§ **Supplied material**
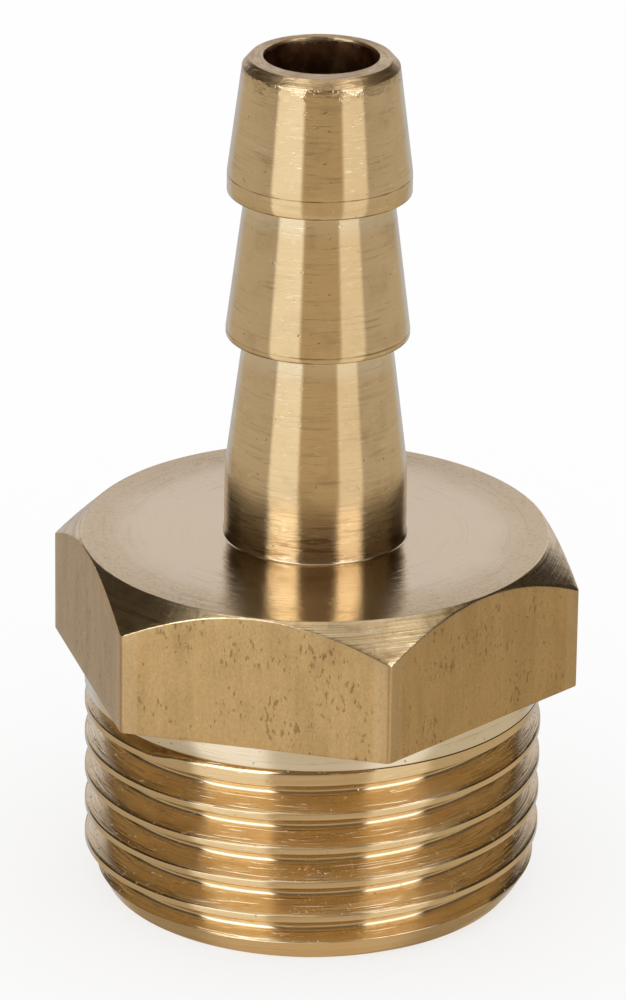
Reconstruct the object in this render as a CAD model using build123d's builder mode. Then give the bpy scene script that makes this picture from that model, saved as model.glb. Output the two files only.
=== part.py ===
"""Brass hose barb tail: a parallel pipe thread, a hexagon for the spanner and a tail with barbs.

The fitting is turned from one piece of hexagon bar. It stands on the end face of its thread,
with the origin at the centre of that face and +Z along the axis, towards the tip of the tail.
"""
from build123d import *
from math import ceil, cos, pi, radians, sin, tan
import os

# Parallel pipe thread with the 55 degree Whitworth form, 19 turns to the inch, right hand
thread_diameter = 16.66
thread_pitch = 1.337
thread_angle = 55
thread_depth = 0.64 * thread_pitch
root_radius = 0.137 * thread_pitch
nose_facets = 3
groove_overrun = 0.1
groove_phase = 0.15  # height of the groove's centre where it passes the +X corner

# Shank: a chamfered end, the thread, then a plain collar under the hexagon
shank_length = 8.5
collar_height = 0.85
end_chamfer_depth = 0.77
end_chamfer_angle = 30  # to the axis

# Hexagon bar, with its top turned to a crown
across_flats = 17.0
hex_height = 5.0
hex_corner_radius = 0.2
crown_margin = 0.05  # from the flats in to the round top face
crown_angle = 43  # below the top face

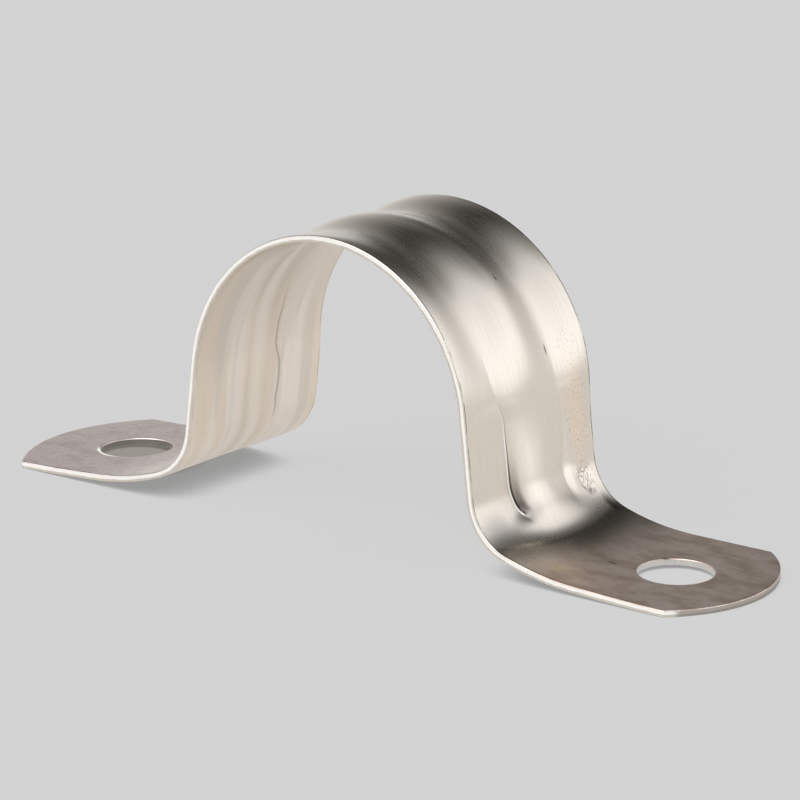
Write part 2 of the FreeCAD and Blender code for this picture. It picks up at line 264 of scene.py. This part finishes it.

§ **What you should do**
Produce an exact copy of all the records.

§ **Exercise output**
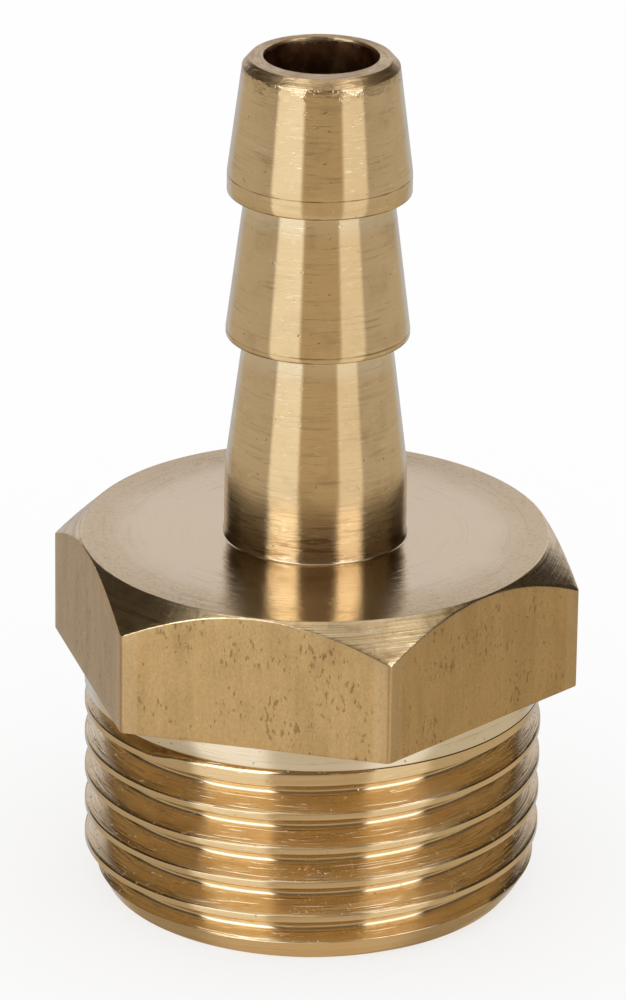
Reconstruct the object in this render as a CAD model using build123d's builder mode. Then give the bpy scene script that makes this picture from that model, saved as model.glb. Output the two files only.
=== part.py ===
"""Brass hose barb tail: a parallel pipe thread, a hexagon for the spanner and a tail with barbs.

The fitting is turned from one piece of hexagon bar. It stands on the end face of its thread,
with the origin at the centre of that face and +Z along the axis, towards the tip of the tail.
"""
from build123d import *
from math import ceil, cos, pi, radians, sin, tan
import os

# Parallel pipe thread with the 55 degree Whitworth form, 19 turns to the inch, right hand
thread_diameter = 16.66
thread_pitch = 1.337
thread_angle = 55
thread_depth = 0.64 * thread_pitch
root_radius = 0.137 * thread_pitch
nose_facets = 3
groove_overrun = 0.1
groove_phase = 0.15  # height of the groove's centre where it passes the +X corner

# Shank: a chamfered end, the thread, then a plain collar under the hexagon
shank_length = 8.5
collar_height = 0.85
end_chamfer_depth = 0.77
end_chamfer_angle = 30  # to the axis

# Hexagon bar, with its top turned to a crown
across_flats = 17.0
hex_height = 5.0
hex_corner_radius = 0.2
crown_margin = 0.05  # from the flats in to the round top face
crown_angle = 43  # below the top face

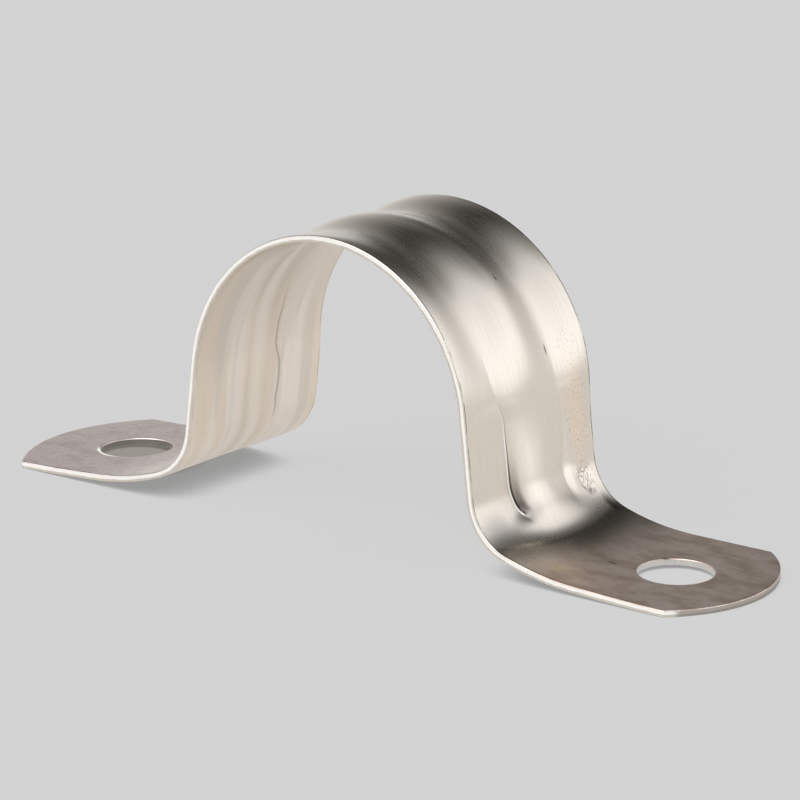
Write part 2 of the FreeCAD and Blender code for this picture. It picks up at line 264 of scene.py. This part finishes it.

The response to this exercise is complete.